Waterford Mayor Mike Van Winkle said, “Having this rammed down our throats is what I’m upset about. There should have been more discussion.”
“People were saying, ‘Time out; we need to slow down,’ ” agreed Patterson Mayor Luis Molina. “That’s not what happened.”
Two audience members agreed, but they were outnumbered by 24 people standing up for farmland preservation, Beekman or both. The room broke into applause at comments supporting the mayor of Hughson, the county’s smallest city.
“God bless you, Mayor Beekman; thank you for representing all the cities and citizens,” said Katherine Borges of Salida.
“No one has the right to take those convictions away from him – no one,” said Hughson’s Marie Assali.
Modesto’s Christopher Aggers said, “If you vote to remove him, you’re feeding that cynicism in the community.”
To see someone with integrity at this level is extremely moving. To see the curtain pulled back and pollution of the public process is extremely disturbing.
Dan O’Connell, American Farmland Trust
Mayors of the county’s two largest cities – Modesto’s Garrad Marsh and Turlock’s Gary Soiseth – also defended Beekman.
“Here we have someone who did not do anything illegal, immoral or unethical and is very qualified to represent all cities on LAFCO, and he made a judgment call,” Soiseth said.
Marsh noted that “angry emails” were “flying” among “perturbed” mayors “the day after the vote.”
“I believe Matt and the LAFCO body were following the law,” Marsh said. “They saw a major loophole (in farmland preservation policy) and were trying to give a remedy for that, though it may not have been reached in a collaborative process. I think it could have been done better.”
Beekman acknowledged that going slower may have been wiser, as did County Supervisor Terry Withrow, a LAFCO member who spoke from the audience.

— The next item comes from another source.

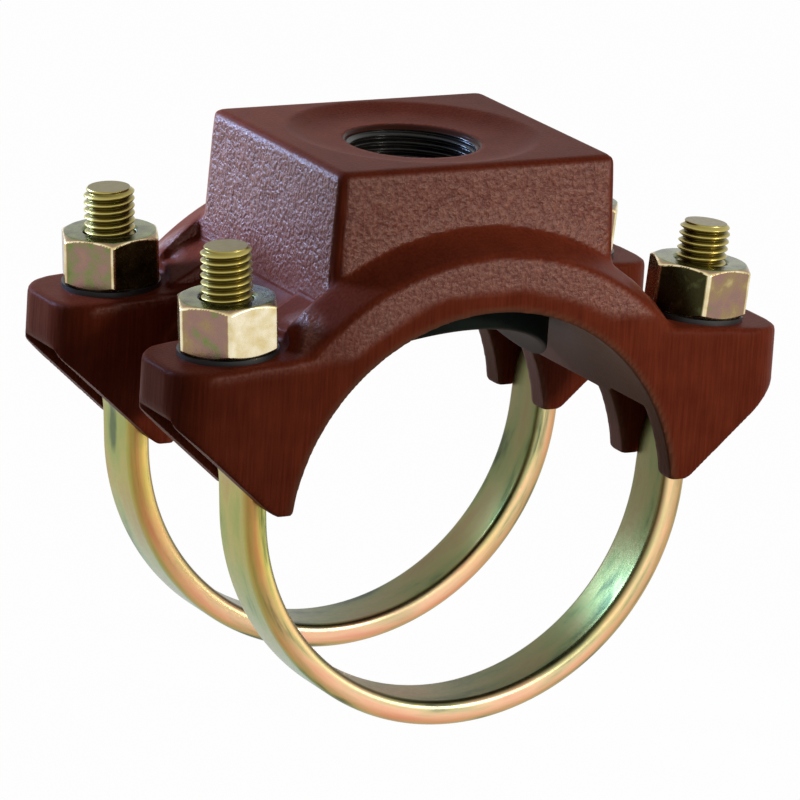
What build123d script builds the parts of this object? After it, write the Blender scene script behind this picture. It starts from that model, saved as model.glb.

“This is a bad spot we’ve gotten to. It’s become emotional and way past the issues,” Withrow said. “If we had known there was that much angst and more time would have eased it ... I would have been willing to put this off,” he said, adding that a delay might not have changed his vote.
Several speakers said the ugliness of the high-level skirmish overshadows progress made by leaders.
“These are pretty dark days for us,” Ceres Mayor Chris Vierra said, pondering how to patch hurt feelings.
Supervisor (Jim) DeMartini doesn’t agree with me. He told me to my face he agrees with me; behind my back, he says other things.
Ed Katen, Mayor of Newman
County Supervisor Vito Chiesa said the mayors’ group had gone from “most functional” to “most dysfunctional” with an economic price to pay. “This is going to be a black eye for the community as we’re trying to attract business,” he said.
“It seems absurd,” said Amanda Sorensen of Salida, comparing the mayoral majority to “a 16-year-old girl who got a BMW instead of a Mercedes for her birthday.”
Barbara Swier of Hughson said, “To find out this great idea devolved into this embarrassing fiasco is too sad for words.”
Rhett Calkins of Hughson had a different take. “This is what politics is supposed to be about; we’re supposed to disagree and have it out in public,” he said.